Negli ultimi cinque anni la produzione di latte vaccino in Italia è significativamente aumentata, superando i 12,6 milioni di tonnellate nel 2020 (+13,4% rispetto al 2015, + 4,4% tra il 2020 e il 2019). La maggior parte dell’incremento produttivo si è realizzato nelle regioni del Nord Italia (Lombardia +19%, Emilia Romagna +15%, Veneto + 6,0%, Piemonte +15%), ma anche in alcune regioni del Mezzogiorno (Puglia +12%, Sicilia e Basilicata +11%, Calabria +17%). A fronte dell’aumento delle consegne di latte (+13% nell’ultimo quinquennio), il prezzo alla stalla del latte nazionale è mediamente aumentato del 3% tra il 2015 e il 2020.
Nei prossimi cinque anni la produzione di latte bovino in Italia aumenterà ancora del 10-15%, con un tasso di variazione medio annuo del 2-3%, destinato a proseguire fino al 2030, per poi affievolirsi nei decenni successivi. È la previsione sulla produzione del latte bovino in Italia realizzata da Ismea, commissionato da Alleanza Cooperative Agroalimentari, presentato a Verona nell’ambito della terza edizione del Dairy Summit, gli stati generali della filiera lattiero-casearia.


In conseguenza della maggiore disponibilità di materia prima nazionale, le importazioni di latte dall’estero dovrebbero subire una contrazione dell’8% in volume, considerando anche la maggiore disponibilità di materia prima nazionale e il calo della domanda interna. Ottimistiche anche le previsioni sulle esportazioni, +25% in volume nei prossimi cinque anni. Nel report di Ismea delineate poi le stime sulla produzione di latte bovino nazionale: l’Italia raggiungerà l’autosufficienza teorica in termini di materia prima in pochissimi anni, (oggi è ferma all’80%).
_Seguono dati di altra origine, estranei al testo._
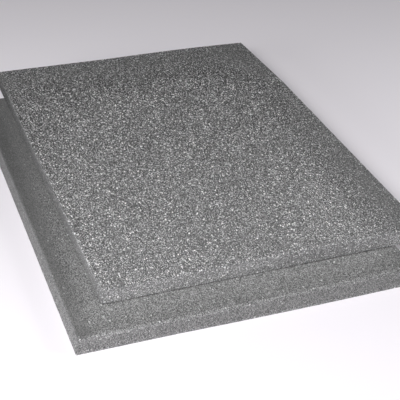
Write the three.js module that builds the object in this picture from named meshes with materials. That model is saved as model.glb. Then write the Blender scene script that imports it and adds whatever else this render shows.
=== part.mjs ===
// Two loose sheets of charcoal foam, stacked as a back protector pad.
// Lengths are millimetres and +Z is up. The origin is the middle of the lower
// sheet's underside, and +Y runs along the sheets, away from the viewer.

import * as THREE from 'three';

// Foam stock, and the size that each sheet is cut to by hand
const sheetThickness = 15;
const lowerWidth = 296.5;
const lowerLength = 400;
const upperWidth = 291;
const upperLength = 397;

// Softened edges and corners that a knife leaves in foam
const edgeRadius = 1.6;
const cornerRadius = 2.4;
const edgeSegments = 4;
const cornerSegments = 5;

// How the upper sheet lies on the lower one, middle over middle
const shiftRight = 26;
const shiftBack = 33.6;
const turnDegrees = 0.35;
const restGap = 0.3;

// Lean of the lower sheet's hand-cut sides, from foot to top. The front cut
// leans more towards its right end, and its foot bows out on the way there.
const leftCutLean = 2.3;
const frontCutLean = 0.8;
const frontCutEndLean = 3.8;
const frontFootBow = 1;
const leanGrowthStartShare = 0.3;
const leanStopCount = 6;

// The knife ran inwards over the last stretch of the upper sheet's right cut,
// and the back cut bows out over its right half
const backTrimIn = 4.8;
const backTrimLength = 108;
const backCutBow = 1.8;
const backBowStartShare = 0.45;
const backBowStops = 8;

const frontCutEnd = lowerWidth / 2 - cornerRadius;
const frontCutStart = -frontCutEnd;
const leanGrowthStart = THREE.MathUtils.lerp(frontCutStart, frontCutEnd, leanGrowthStartShare);

const foamMaterial = (name, color) => {
  const material = new THREE.MeshStandardMaterial({ color, roughness: 0.95, metalness: 0 });
  material.name = name;
  return material;
};
const coarseFoam = foamMaterial('coarse_foam', 0x7b7b7c);
const fineFoam = foamMaterial('fine_foam', 0x828282);

// Points of a back cut that bows out, from its right end to where the bow starts
function backBow(sheetWidth, sheetLength, endX) {
  const startX = THREE.MathUtils.lerp(-sheetWidth / 2, sheetWidth / 2, backBowStartShare);
  const points = [];
  for (let i = 1; i <= backBowStops; i += 1) {
    const share = i / backBowStops;
    const x = THREE.MathUtils.lerp(endX, startX, share);
    points.push(new THREE.Vector2(x, sheetLength / 2 + backCutBow * Math.sin(share * Math.PI)));
  }
  return points;
}

// Rectangle with rounded corners, its front side split at the given stops. A
// sheet trimmed at the back has its right cut run in and its back cut bow out.
function sheetOutline(sheetWidth, sheetLength, frontStops, trimIn) {
  const outline = new THREE.Shape();
  const front = -sheetLength / 2;
  const cornerX = sheetWidth / 2 - cornerRadius;
  const cornerY = sheetLength / 2 - cornerRadius;
  outline.moveTo(-cornerX, front);
  for (const stop of frontStops) {
    outline.lineTo(stop, front);
  }
  outline.lineTo(cornerX, front);
  outline.absarc(cornerX, -cornerY, cornerRadius, -Math.PI / 2, 0, false);
  if (trimIn > 0) outline.lineTo(sheetWidth / 2, sheetLength / 2 - backTrimLength);
  outline.absarc(cornerX - trimIn, cornerY, cornerRadius, 0, Math.PI / 2, false);
  if (trimIn > 0) {
    for (const point of backBow(sheetWidth, sheetLength, cornerX - trimIn)) {
      outline.lineTo(point.x, point.y);
    }
  }
  outline.absarc(-cornerX, cornerY, cornerRadius, Math.PI / 2, Math.PI, false);
  outline.absarc(-cornerX, -cornerY, cornerRadius, Math.PI, 1.5 * Math.PI, false);
  return outline;
}

// Slab of foam with flat faces, standing on z = 0, its edges softened
function sheetSlab(sheetWidth, sheetLength, { frontStops = [], trimIn = 0 }) {
  const outline = sheetOutline(sheetWidth, sheetLength, frontStops, trimIn);
  const slab = new THREE.ExtrudeGeometry(outline, {
    depth: sheetThickness - 2 * edgeRadius,
    bevelEnabled: true,
    bevelThickness: edgeRadius,
    bevelSize: edgeRadius,
    bevelOffset: -edgeRadius,
    bevelSegments: edgeSegments,
    curveSegments: cornerSegments,
  });
  slab.translate(0, 0, edgeRadius);
  return slab;
}

// Places along the front cut where its lean is set, as it grows to the right
function leanStops() {
  const stops = [];
  for (let i = 0; i < leanStopCount; i += 1) {
    stops.push(THREE.MathUtils.lerp(leanGrowthStart, frontCutEnd, i / leanStopCount));
  }
  return stops;
}

// Lean the left and front cuts in towards the top face, which stays flat
function leanCuts(slab) {
  const position = slab.getAttribute('position');
  for (let i = 0; i < position.count; i += 1) {
    const x = position.getX(i);
    const y = position.getY(i);
    const height = position.getZ(i) / sheetThickness;
    const onLeftCut = x < frontCutStart + cornerRadius;
    if (onLeftCut) position.setX(i, x + leftCutLean * height);
    const onFrontCut = y < 0;
    if (onFrontCut) {
      const share = THREE.MathUtils.clamp(
        THREE.MathUtils.inverseLerp(leanGrowthStart, frontCutEnd, x), 0, 1);
      const growth = THREE.MathUtils.smoothstep(share, 0, 1);
      const topIn = THREE.MathUtils.lerp(frontCutLean, frontCutEndLean, growth);
      const footOut = frontFootBow * Math.sin(share * Math.PI);
      position.setY(i, y + THREE.MathUtils.lerp(-footOut, topIn, height));
    }
  }
  slab.computeVertexNormals();
  return slab;
}

function lowerSheet() {
  const slab = leanCuts(sheetSlab(lowerWidth, lowerLength, { frontStops: leanStops() }));
  const mesh = new THREE.Mesh(slab, fineFoam);
  mesh.name = 'lower_foam_sheet';
  return mesh;
}

function upperSheet() {
  const slab = sheetSlab(upperWidth, upperLength, { trimIn: backTrimIn });
  const mesh = new THREE.Mesh(slab, coarseFoam);
  mesh.name = 'upper_foam_sheet';
  mesh.position.set(shiftRight, shiftBack, sheetThickness + restGap);
  mesh.rotation.z = THREE.MathUtils.degToRad(turnDegrees);
  return mesh;
}

const backProtectorPad = new THREE.Group();
backProtectorPad.add(lowerSheet(), upperSheet());

export default backProtectorPad;
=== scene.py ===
# %% [markdown]
# # Back protector pad: two loose sheets of charcoal foam
#
# Two flat sheets of open-cell foam lie on a white table. The lower one has fine
# cells. The upper one, slid a little to the right and to the back, has coarse
# cells with bright specks. Each sheet is one piece, cut from stock with a knife.
#
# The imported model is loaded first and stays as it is. The sheets modelled here have
# its sizes and places, and stand in for its two plain solids.

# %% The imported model
import math

import bmesh
import bpy
from mathutils import Matrix, Vector, noise


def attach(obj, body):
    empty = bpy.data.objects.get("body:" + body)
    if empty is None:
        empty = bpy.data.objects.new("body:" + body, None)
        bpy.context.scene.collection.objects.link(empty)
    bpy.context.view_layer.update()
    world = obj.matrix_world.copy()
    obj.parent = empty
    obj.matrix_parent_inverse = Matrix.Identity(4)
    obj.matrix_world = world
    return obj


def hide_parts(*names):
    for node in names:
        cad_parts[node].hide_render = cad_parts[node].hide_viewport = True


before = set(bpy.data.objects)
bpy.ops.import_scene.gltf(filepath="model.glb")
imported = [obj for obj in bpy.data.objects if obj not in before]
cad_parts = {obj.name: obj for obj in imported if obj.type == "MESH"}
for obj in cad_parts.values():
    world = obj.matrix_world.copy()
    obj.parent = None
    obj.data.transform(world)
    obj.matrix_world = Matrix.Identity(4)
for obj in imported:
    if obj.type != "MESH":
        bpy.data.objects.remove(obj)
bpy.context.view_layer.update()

mm = 0.001

# %% [markdown]
# ## Colours
#
# The Standard view shows a colour as it is written, which suits a plain product
# photo. A film-like view would grey the white table and lift the dark foam.

# %% Colours as they are written
scene = bpy.context.scene
scene.view_settings.view_transform = "Standard"
print("View:", scene.view_settings.view_transform)

# %% [markdown]
# ## Camera
#
# The photo was taken by hand from the left of the sheets' front edge, looking down.
# The four sides of both sheets run to two vanishing points, which fix the lens and
# the three angles. The place follows from where the corners lie.
#
# A turn about Z, then about X, then about the view line is the way a tripod head
# works, so each angle keeps a plain meaning.

# %% Camera
photo_pixels = 400
focal_pixels = 1027.5
sensor_width = 36.0
camera_place = Vector((-288.65, -774.9, 529.6)) * mm
camera_turn_right = math.radians(22.269)
camera_tilt_down = math.radians(33.170)
camera_roll = math.radians(2.991)
nearest_seen = 10 * mm

camera_data = bpy.data.cameras.new("camera")
camera_data.sensor_width = sensor_width
camera_data.lens = focal_pixels / photo_pixels * sensor_width
camera_data.clip_start = nearest_seen
camera = bpy.data.objects.new("camera", camera_data)
scene.collection.objects.link(camera)
camera.matrix_world = (
    Matrix.Translation(camera_place)
    @ Matrix.Rotation(-camera_turn_right, 4, "Z")
    @ Matrix.Rotation(math.pi / 2 - camera_tilt_down, 4, "X")
    @ Matrix.Rotation(camera_roll, 4, "Z")
)
scene.camera = camera
print("Lens in mm:", round(camera_data.lens, 2))

# %% [markdown]
# ## Shape of a sheet
#
# A sheet starts as a grid, because its faces need many small squares for the relief
# of the cells. The grid is extruded to the sheet's thickness, its walls are split
# into rows, and its rims are bevelled, as a knife leaves foam soft at the edge.
#
# A cube with a subdivision surface would be shorter, but it pulls the corners in
# and spends its faces evenly instead of where the rims need them.

# %% Sizes of the sheets
sheet_thickness = 15 * mm
lower_width = 296.5 * mm
lower_length = 400 * mm
upper_width = 291 * mm
upper_length = 397 * mm
upper_place = Vector((26, 33.6, 15.3)) * mm
upper_turn = math.radians(0.35)

grid_step = 1.72 * mm
wall_rows = 8
top_rim = 1.6 * mm
top_rim_segments = 4
foot_rim_segments = 2
round_profile = 0.5
sharp_edge_angle = math.radians(60)
foot_tolerance = 0.01 * mm
print("Squares along the lower sheet:", round(lower_length / grid_step))

# %% A sheet cut from stock


def split_walls(slab):
    """Cut the upright edges, so that the walls get rows of squares too."""
    upright = []
    for edge in slab.edges:
        low, high = sorted(vertex.co.z for vertex in edge.verts)
        if high - low > sheet_thickness / 2:
            upright.append(edge)
    bmesh.ops.subdivide_edges(slab, edges=upright, cuts=wall_rows - 1, use_grid_fill=True)


def soften_rim(slab, chosen, radius, segments):
    """Round the sharp edges that the test chooses."""
    sharp = []
    for edge in slab.edges:
        is_sharp = len(edge.link_faces) == 2 and edge.calc_face_angle() > sharp_edge_angle
        if is_sharp and chosen(edge):
            sharp.append(edge)
    bmesh.ops.bevel(
        slab,
        geom=sharp,
        offset=radius,
        offset_type="OFFSET",
        segments=segments,
        profile=round_profile,
        affect="EDGES",
        clamp_overlap=True,
        material=-1,
    )


def on_foot(edge):
    """Whether an edge lies in the sheet's underside."""
    return all(vertex.co.z < foot_tolerance for vertex in edge.verts)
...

Che fare quindi? A questa domanda risponde Giovanni Guarneri, coordinatore settore lattiero-caseario di Alleanza Cooperative Agroalimentari: “Affinché il significativo aumento della produzione di latte a livello nazionale sia sostenibile da un punto di vista economico la filiera dovrà affidarsi ad una strategia che punti, da un lato, a sviluppare nuovi canali commerciali aumentando l’export dei prodotti caseari (anche in considerazione delle prospettive di crescita della domanda mondiale) e, dall’altro, riesca ad individuare e implementare nuovi segmenti di mercato con destinazioni alternative della materia prima latte.”